For the last several months, I've been picking up and putting down and plowing my way slowly through
Les Miserable. I first started the book on Kindle because of its physical size and the difficulty of holding up the novel, but I found that I had trouble getting swept up in the digital form, so I ordered the beautiful Penguin cloth-covered hardback classic and am now reading it. Since I've switched, I've discovered that part of the problem with the Kindle version I had was the clunky, unappealing translation. The Penguin, while causing carpal tunnel, is much more appealing all the way around. The shocking news is that I am a 45 year old literature major who loves musicals, and I DO NOT know the plot of Les Mis at all! I know, I know... where have I been?

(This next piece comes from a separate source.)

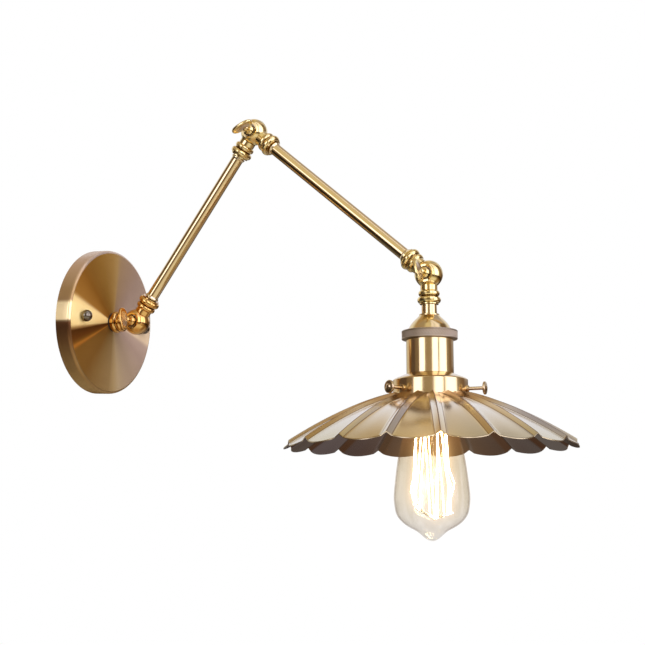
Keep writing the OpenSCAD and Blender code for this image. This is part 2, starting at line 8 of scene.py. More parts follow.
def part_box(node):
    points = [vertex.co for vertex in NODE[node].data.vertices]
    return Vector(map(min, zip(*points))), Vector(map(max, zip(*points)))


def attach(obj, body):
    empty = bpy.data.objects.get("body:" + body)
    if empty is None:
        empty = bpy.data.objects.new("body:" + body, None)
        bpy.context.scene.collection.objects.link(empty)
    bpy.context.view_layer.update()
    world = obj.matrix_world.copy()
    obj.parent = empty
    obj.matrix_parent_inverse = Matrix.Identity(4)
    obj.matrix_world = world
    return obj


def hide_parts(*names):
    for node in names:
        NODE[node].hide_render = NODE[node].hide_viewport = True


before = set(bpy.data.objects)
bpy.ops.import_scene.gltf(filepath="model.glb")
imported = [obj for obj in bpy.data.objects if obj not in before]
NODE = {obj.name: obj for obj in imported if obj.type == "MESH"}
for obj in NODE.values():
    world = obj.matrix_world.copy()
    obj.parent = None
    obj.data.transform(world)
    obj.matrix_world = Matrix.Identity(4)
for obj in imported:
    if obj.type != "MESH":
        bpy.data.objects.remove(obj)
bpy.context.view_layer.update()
MM = 0.001

# ---------------------------------------------------------------- places
ARM_1, ARM_2 = 210.0, 226.5
RISE, DROP, TILT = math.radians(56.2), math.radians(37.4), 3.2
K1 = Vector((0, -43.5, 0))
K2 = K1 + Vector((0, -ARM_1 * math.cos(RISE), ARM_1 * math.sin(RISE)))
K3 = K2 + Vector((0, -ARM_2 * math.cos(DROP), -ARM_2 * math.sin(DROP)))


def at(point, turn):
    return Matrix.Translation(point) @ Matrix.Rotation(math.radians(turn), 4, "X")


CANOPY = at(Vector((0, 0, 0)), 90)
WALL = at(K1, -90)
LINK_1 = at(K1, 90 - 56.2)
LINK_2 = at(K2, 90 + 37.4)
HEAD = at(K3, 180 - TILT)
AXIS_1 = LINK_1.to_3x3() @ Vector((0, 0, 1))
AXIS_2 = LINK_2.to_3x3() @ Vector((0, 0, 1))
AXIS_H = HEAD.to_3x3() @ Vector((0, 0, 1))


# ---------------------------------------------------------------- camera
camera = bpy.data.cameras.new("camera")
camera.sensor_width = 36.0
camera.lens = 1558.62 / 645 * 36.0
camera.clip_start, camera.clip_end = 0.05, 20
cam = bpy.data.objects.new("camera", camera)
bpy.context.scene.collection.objects.link(cam)
RIGHT = Vector((0.45132577, -0.8912051, 0.04537099))
UP = Vector((-0.1270504, -0.01384888, 0.99179958))
LOOK = Vector((0.8832685, 0.45338911, 0.11947832))
cam.matrix_world = Matrix((
    (RIGHT.x, UP.x, -LOOK.x, -1.21816),
    (RIGHT.y, UP.y, -LOOK.y, -0.86522),
    (RIGHT.z, UP.z, -LOOK.z, -0.16812),
    (0, 0, 0, 1)))
bpy.context.scene.camera = cam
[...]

It's fun to read it for the first time at this age, though.
I am also reading
Natasha's Dance: A Cultural History of Russia by Orlando Figes, in preparation for some more Russian reading, which I am loving, and
Freedom by Jonathan Franzen, to which I am having a mixed reaction. Franzen can definitely write, and
Freedom grabs you on page one and doesn't want to let go, but I get overwhelmed and impatient with whiny, self-absorbed navel-gazers in my every day life, so I have to take this one, which seems full of these people, in small doses. It feels a lot like reading the thoughts of too many people I know and don't like. Franzen does have that uncanny ability of good novelists to suck you into his time and culture, which unfortunately is also my time and culture. As I said, his writing is really the star of this one.
So, with all that covered, back to Les Mis and the Battle of Waterloo. Reading time, finally. Yay!